-- start Supplied data --

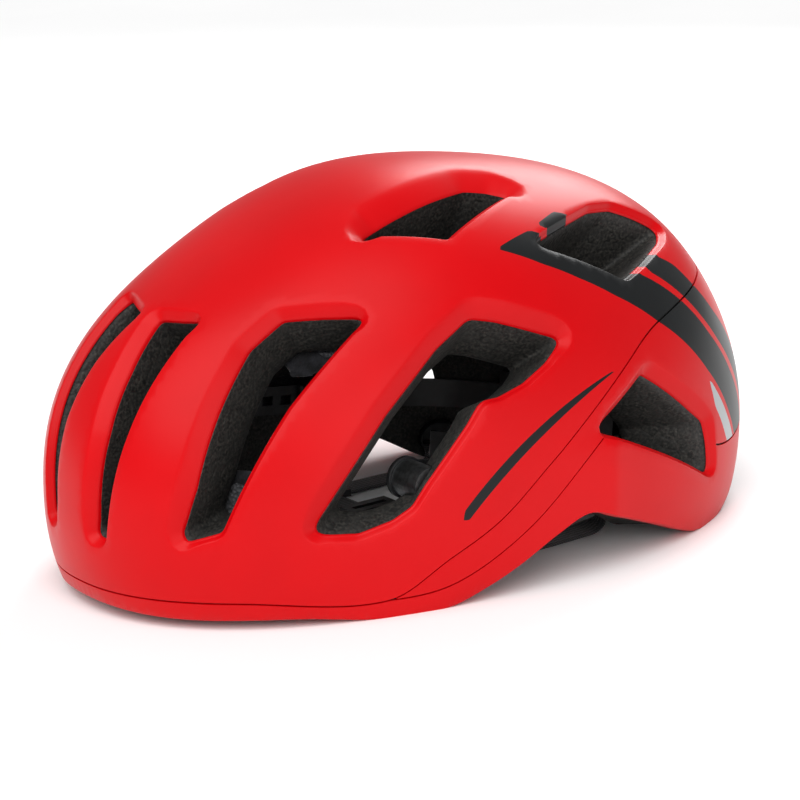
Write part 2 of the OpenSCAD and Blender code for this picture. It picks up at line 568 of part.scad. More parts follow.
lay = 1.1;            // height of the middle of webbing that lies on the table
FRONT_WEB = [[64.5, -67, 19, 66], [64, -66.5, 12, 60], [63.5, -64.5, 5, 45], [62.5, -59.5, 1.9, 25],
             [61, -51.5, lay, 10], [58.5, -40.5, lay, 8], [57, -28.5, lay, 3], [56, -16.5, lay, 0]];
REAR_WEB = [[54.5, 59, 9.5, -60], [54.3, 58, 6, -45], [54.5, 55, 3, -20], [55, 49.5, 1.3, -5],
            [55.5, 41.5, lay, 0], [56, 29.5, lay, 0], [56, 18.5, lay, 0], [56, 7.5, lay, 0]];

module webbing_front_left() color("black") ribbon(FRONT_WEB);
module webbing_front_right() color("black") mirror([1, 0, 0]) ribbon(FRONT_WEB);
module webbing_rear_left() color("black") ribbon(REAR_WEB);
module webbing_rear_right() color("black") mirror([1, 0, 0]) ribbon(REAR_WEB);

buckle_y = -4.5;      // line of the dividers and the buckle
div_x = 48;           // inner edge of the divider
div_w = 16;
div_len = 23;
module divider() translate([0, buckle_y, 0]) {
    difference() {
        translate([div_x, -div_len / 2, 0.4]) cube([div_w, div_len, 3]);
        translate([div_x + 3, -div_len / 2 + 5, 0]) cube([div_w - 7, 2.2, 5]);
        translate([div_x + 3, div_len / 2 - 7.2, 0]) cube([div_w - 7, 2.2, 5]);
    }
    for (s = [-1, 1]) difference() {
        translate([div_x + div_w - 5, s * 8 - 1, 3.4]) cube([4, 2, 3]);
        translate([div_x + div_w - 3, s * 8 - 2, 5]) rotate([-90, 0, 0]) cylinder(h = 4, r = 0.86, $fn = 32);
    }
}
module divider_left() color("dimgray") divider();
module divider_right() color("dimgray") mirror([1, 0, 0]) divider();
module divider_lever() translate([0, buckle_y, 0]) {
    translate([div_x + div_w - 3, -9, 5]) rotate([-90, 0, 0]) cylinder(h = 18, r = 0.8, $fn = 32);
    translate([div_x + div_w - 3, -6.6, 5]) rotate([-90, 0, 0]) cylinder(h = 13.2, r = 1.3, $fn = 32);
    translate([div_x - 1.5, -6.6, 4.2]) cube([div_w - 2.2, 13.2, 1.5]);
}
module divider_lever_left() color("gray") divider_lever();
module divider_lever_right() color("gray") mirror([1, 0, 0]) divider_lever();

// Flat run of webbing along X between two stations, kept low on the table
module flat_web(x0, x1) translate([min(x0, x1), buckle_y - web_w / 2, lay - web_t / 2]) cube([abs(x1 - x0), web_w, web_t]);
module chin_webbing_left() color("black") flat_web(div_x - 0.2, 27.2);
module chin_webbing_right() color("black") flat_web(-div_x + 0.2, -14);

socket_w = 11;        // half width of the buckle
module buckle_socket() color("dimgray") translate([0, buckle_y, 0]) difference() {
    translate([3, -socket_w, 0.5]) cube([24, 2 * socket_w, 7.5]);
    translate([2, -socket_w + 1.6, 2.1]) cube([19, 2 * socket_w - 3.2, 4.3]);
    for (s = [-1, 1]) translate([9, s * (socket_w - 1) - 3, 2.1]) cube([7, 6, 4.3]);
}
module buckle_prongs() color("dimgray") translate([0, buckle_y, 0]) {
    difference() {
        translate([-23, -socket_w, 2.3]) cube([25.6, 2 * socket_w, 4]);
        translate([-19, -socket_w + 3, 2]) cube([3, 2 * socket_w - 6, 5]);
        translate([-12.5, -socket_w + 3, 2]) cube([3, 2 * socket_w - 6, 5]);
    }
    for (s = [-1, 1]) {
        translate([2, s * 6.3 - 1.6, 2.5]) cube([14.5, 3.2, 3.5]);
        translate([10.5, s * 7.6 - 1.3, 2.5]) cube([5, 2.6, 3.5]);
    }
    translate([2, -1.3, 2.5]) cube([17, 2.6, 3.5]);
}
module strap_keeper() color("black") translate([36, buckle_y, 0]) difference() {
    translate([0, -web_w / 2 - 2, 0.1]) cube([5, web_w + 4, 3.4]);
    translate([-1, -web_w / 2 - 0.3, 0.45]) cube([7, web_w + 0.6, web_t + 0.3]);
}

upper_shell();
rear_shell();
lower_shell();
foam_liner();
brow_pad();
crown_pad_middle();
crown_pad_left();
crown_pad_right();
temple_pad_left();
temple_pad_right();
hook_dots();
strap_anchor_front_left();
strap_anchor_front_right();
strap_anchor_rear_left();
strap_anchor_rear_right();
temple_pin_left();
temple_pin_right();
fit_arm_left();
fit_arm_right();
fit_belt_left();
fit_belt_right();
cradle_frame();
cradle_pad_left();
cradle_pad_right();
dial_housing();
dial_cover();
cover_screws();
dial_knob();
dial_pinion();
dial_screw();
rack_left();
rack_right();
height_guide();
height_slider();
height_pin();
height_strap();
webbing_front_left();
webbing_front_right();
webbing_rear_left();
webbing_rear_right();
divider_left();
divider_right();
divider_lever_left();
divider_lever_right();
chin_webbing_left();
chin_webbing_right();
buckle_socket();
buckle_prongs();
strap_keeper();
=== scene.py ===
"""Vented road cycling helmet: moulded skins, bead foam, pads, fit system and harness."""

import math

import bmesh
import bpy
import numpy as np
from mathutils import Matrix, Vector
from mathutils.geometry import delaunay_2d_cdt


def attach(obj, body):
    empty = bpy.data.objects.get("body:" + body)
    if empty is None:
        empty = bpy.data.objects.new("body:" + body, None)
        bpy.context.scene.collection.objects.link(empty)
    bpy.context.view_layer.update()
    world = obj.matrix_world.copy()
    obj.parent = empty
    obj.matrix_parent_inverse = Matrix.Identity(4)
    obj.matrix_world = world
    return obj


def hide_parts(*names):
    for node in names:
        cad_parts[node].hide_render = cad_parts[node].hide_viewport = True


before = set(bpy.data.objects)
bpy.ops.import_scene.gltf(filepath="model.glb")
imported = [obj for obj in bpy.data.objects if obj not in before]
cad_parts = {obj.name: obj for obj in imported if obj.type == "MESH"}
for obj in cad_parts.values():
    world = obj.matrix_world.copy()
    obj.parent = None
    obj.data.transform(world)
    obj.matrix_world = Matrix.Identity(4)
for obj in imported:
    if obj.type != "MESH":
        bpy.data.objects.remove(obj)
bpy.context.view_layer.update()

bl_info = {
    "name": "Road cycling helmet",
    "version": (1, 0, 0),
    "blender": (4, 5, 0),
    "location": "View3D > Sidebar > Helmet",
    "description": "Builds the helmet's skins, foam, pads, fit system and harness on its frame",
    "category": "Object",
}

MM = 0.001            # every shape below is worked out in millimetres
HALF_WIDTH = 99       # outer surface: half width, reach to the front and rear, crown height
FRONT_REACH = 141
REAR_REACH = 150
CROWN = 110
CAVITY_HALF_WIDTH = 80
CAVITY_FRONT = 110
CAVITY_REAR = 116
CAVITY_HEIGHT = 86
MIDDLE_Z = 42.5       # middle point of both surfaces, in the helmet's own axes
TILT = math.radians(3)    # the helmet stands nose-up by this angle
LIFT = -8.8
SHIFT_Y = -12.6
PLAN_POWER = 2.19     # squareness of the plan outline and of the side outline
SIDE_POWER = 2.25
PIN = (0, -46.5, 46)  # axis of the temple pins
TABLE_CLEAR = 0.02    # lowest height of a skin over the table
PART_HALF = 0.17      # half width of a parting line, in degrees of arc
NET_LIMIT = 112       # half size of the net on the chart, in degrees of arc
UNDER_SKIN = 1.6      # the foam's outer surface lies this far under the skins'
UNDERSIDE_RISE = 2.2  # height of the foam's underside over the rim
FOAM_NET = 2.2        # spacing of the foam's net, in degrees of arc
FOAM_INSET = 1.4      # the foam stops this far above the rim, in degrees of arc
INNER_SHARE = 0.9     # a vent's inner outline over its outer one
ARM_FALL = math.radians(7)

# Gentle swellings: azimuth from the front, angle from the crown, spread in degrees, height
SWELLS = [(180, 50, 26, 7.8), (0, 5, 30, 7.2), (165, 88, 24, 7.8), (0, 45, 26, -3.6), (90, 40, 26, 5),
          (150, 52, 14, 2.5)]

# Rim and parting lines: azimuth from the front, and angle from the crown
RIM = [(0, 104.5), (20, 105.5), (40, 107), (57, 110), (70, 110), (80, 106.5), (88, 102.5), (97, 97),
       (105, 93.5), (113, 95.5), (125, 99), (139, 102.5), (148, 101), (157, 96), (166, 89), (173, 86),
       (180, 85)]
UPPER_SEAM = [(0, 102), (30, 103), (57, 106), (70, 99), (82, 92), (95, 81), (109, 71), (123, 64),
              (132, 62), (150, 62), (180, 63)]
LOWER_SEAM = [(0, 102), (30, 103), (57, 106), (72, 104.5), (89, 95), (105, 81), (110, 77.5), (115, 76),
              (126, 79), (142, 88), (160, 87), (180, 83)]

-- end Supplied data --
-- start Supplied data --

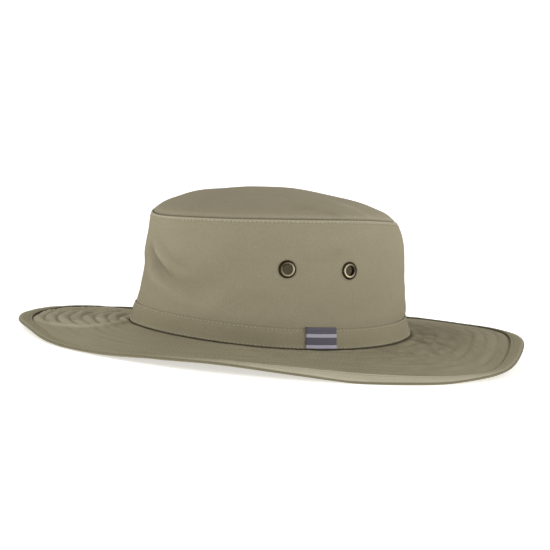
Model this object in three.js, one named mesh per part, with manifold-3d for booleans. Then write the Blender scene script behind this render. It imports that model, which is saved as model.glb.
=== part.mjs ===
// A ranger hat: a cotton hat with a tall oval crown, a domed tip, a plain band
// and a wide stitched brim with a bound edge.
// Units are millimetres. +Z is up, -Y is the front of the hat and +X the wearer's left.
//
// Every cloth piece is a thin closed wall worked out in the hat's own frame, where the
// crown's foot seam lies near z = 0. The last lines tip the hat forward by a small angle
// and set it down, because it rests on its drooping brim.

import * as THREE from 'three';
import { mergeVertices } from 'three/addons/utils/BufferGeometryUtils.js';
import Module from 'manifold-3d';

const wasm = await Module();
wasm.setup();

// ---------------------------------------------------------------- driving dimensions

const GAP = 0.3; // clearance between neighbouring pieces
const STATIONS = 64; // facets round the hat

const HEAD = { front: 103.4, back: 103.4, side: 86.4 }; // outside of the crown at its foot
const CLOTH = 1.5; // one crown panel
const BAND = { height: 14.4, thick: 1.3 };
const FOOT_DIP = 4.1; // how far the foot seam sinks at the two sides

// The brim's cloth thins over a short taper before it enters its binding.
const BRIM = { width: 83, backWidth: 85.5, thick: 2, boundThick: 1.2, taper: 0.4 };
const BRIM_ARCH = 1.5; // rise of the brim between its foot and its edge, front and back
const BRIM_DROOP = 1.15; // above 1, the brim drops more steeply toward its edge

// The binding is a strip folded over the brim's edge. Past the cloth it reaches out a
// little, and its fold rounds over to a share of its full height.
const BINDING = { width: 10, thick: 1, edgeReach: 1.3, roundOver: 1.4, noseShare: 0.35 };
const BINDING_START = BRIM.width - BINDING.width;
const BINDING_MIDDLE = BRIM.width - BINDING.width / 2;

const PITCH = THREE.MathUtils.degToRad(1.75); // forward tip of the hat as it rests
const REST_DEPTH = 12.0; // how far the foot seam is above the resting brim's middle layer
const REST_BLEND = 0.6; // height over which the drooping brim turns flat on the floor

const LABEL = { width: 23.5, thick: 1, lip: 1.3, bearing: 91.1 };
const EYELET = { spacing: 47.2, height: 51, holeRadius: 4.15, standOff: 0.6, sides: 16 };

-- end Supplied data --

# [Instruction]
Give again, word for word, every line of the listing above from the one with "upper_shell();" to the one with "bpy.data.objects.remove(obj)", both inclusive, and nothing beyond them.

# [The output]
upper_shell();
rear_shell();
lower_shell();
foam_liner();
brow_pad();
crown_pad_middle();
crown_pad_left();
crown_pad_right();
temple_pad_left();
temple_pad_right();
hook_dots();
strap_anchor_front_left();
strap_anchor_front_right();
strap_anchor_rear_left();
strap_anchor_rear_right();
temple_pin_left();
temple_pin_right();
fit_arm_left();
fit_arm_right();
fit_belt_left();
fit_belt_right();
cradle_frame();
cradle_pad_left();
cradle_pad_right();
dial_housing();
dial_cover();
cover_screws();
dial_knob();
dial_pinion();
dial_screw();
rack_left();
rack_right();
height_guide();
height_slider();
height_pin();
height_strap();
webbing_front_left();
webbing_front_right();
webbing_rear_left();
webbing_rear_right();
divider_left();
divider_right();
divider_lever_left();
divider_lever_right();
chin_webbing_left();
chin_webbing_right();
buckle_socket();
buckle_prongs();
strap_keeper();
=== scene.py ===
"""Vented road cycling helmet: moulded skins, bead foam, pads, fit system and harness."""

import math

import bmesh
import bpy
import numpy as np
from mathutils import Matrix, Vector
from mathutils.geometry import delaunay_2d_cdt


def attach(obj, body):
    empty = bpy.data.objects.get("body:" + body)
    if empty is None:
        empty = bpy.data.objects.new("body:" + body, None)
        bpy.context.scene.collection.objects.link(empty)
    bpy.context.view_layer.update()
    world = obj.matrix_world.copy()
    obj.parent = empty
    obj.matrix_parent_inverse = Matrix.Identity(4)
    obj.matrix_world = world
    return obj


def hide_parts(*names):
    for node in names:
        cad_parts[node].hide_render = cad_parts[node].hide_viewport = True


before = set(bpy.data.objects)
bpy.ops.import_scene.gltf(filepath="model.glb")
imported = [obj for obj in bpy.data.objects if obj not in before]
cad_parts = {obj.name: obj for obj in imported if obj.type == "MESH"}
for obj in cad_parts.values():
    world = obj.matrix_world.copy()
    obj.parent = None
    obj.data.transform(world)
    obj.matrix_world = Matrix.Identity(4)
for obj in imported:
    if obj.type != "MESH":
        bpy.data.objects.remove(obj)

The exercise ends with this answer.